The statistic that marriages where people lived together first have a slightly higher divorce rate also makes sense in this context: People who live together first are giving their relationshio a test-drive, speaking to a doubt that may be evidence of a larger but subtle problem in the relationship, while people who get married without living together first, are making a leap of faith - and this attitude, of "I love you and am going to make sure our marriage works, so I don't need a test-drive", may lead to a more succesful marriage, because it shows determination to make it work, whereas the other couples may lack that degree of determination.

My general theory on living together is that often couples move in out of convenience: You are sleeping together, so you spend most of your time at someone's apartment, and then it becomes a question of convenience - you are practically living together anyway, so why not move in - especially if there is financial incentive to do so or one of you has a lease about to expire. The problem is, that then you might be together for ten years, without having ever paused to examine if this is someone you want to be in a relationship for ten years with, without having made a conscious decision to do so and spoken about other issues. You might even get married, if you're at the point where you feel society demands it, or that "we've been together for five years, so it's time", but then at some point one of those major undiscussed issues come up and - presto, separation.

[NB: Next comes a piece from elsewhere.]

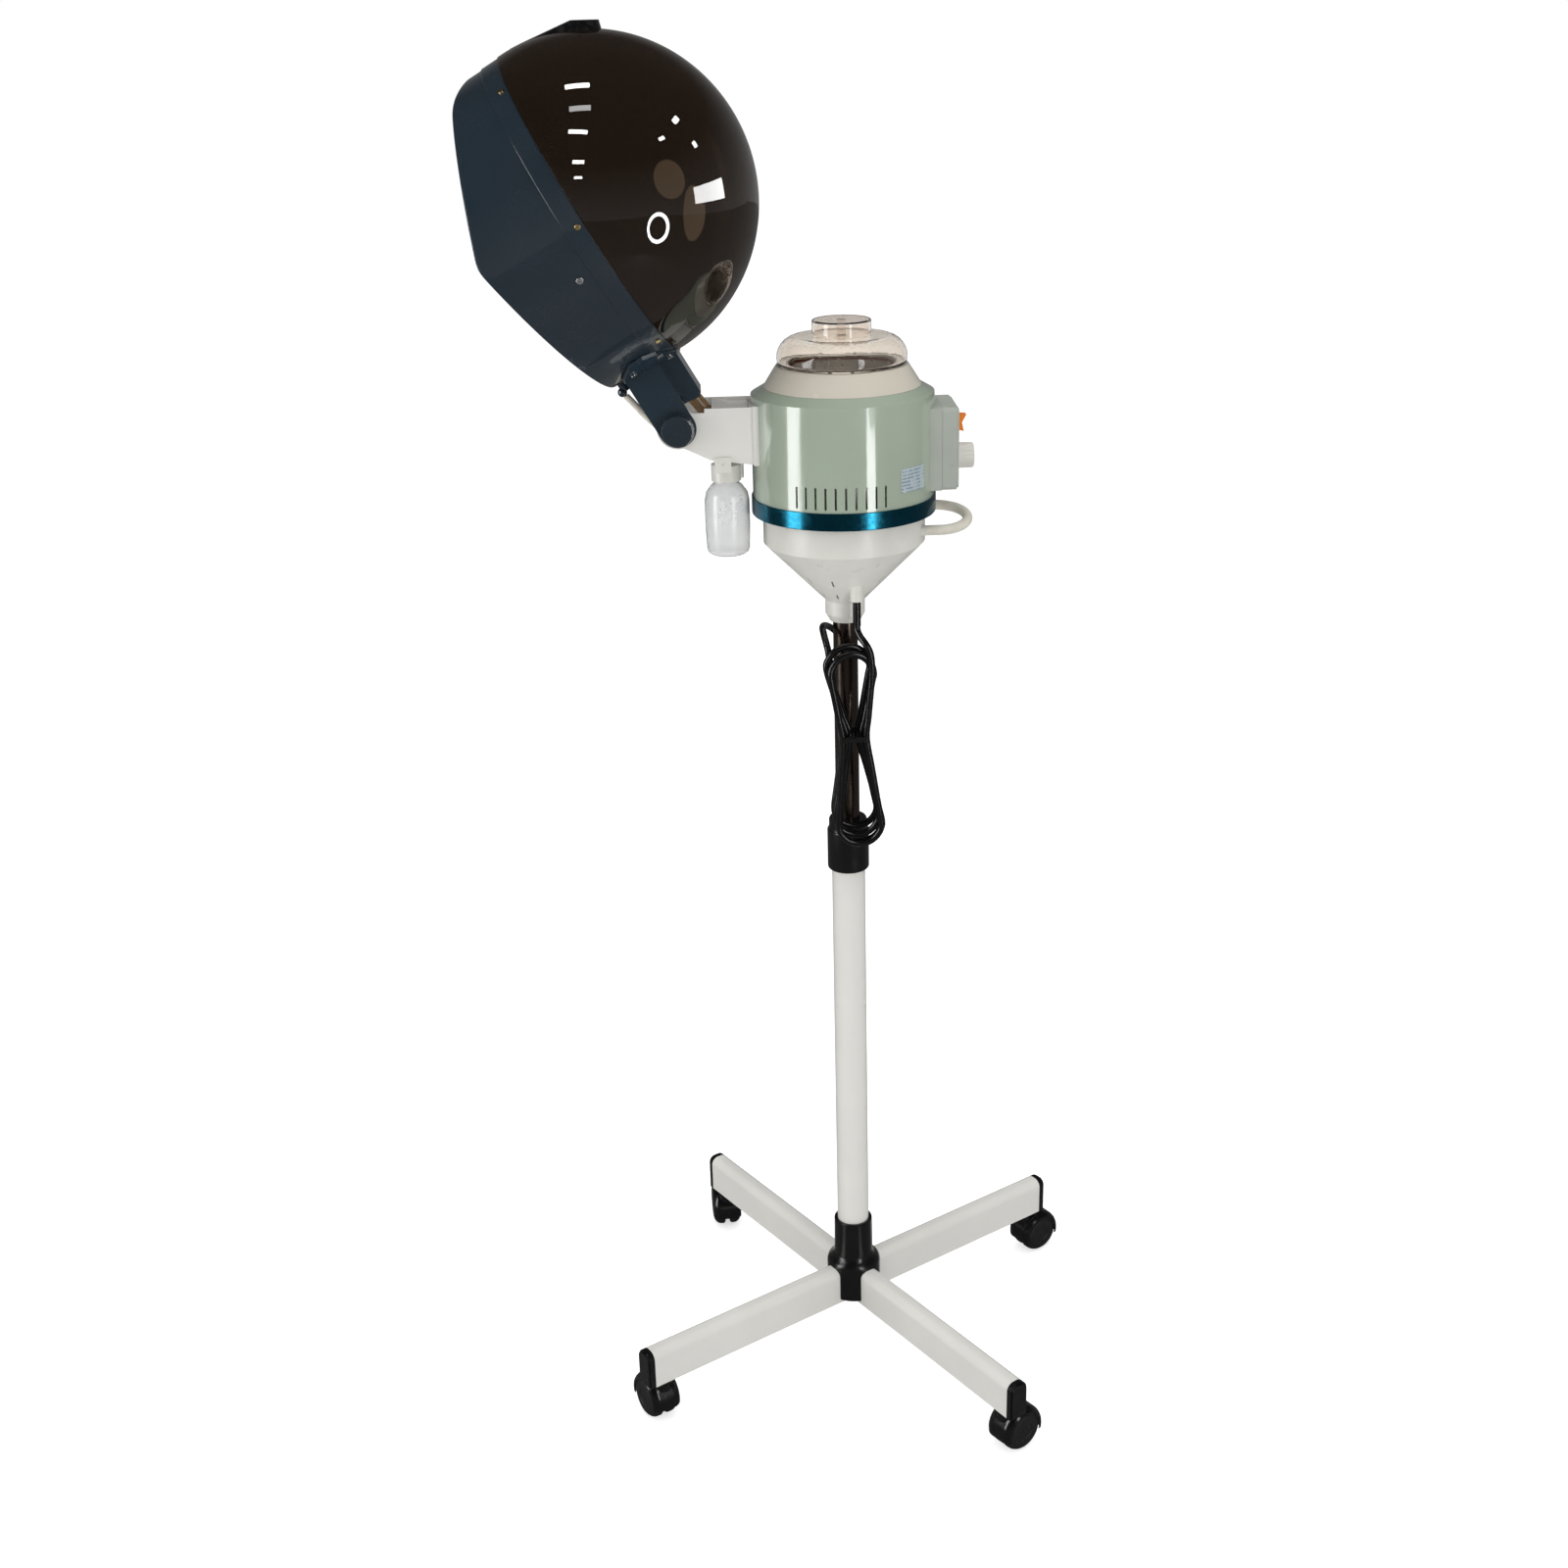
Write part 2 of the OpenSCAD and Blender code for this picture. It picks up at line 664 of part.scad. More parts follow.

Of course, there are many couples who make conscious, well-thought out decisions to live together, couples who stay together for a lifetime, and even couples who move in out of convenience but wind up being happy together for a lifetime. I am also not saying that longevity is necessarily a good way to measure relationships; it is largely a holdover from the assumption that marriage (ie lifetime monogomous child-producing hetero relationship) is the "best" romantic option. Perhaps it may be better to measure relationships in terms of intensity, or how happy you are during minus how sad you are during the breakup. Perhaps not.